Beauty and Character

After he sees her studying his face, Mr. Rochester demands to know if Jane finds him attractive. Caught off guard, Jane answers honestly, 'No, Sir,' which she quickly wishes to retract. He is intrigued by her frankness, though, and wants her to explain further. At this point they discuss the shape of Mr. Rochester's skull in relation to his character. That might strike a modern reader as odd, but it was totally normal in the 19th century. Phrenology was believed to be a 'scientific' study of skulls, their measurements, and their correlation to character and personality. Different areas of a skull were said to correspond to different character traits, as is shown in charts such as this one:

Phrenology

According to this rather absurd analysis, Jane determines that Mr. Rochester is likely very smart but maybe not terribly kind.
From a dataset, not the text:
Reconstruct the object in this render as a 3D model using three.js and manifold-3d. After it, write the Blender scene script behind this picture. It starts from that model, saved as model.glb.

Jane Asserts Herself to Mr. Rochester

'It would please me now to draw you out--to learn more of you,' Mr. Rochester tells Jane, and then he attempts to command her: 'therefore speak.' Considering what we have learned about Jane's character thus far in the novel, it comes as no surprise when Jane tells us her response to this command: 'Instead of speaking, I smiled; and not a very complacent or submissive smile either.'

Failing to elicit conversation by command, Mr. Rochester attempts to extract it by establishing his superiority, suggesting that he has a right 'to be a little masterful, abrupt; perhaps exacting' because he is older and more experienced than Jane. Again in keeping with her character, Jane responds, 'I don't think, sir, you have a right to command me, merely because you are older than I, or because you have seen more of the world than I have.'

Sufficiently responsive to Jane's retorts, Mr. Rochester ends the conversation by asking Jane if she will continue to obey his orders 'now and then,' regardless of their commanding tone. This comment wins him some respect from Jane.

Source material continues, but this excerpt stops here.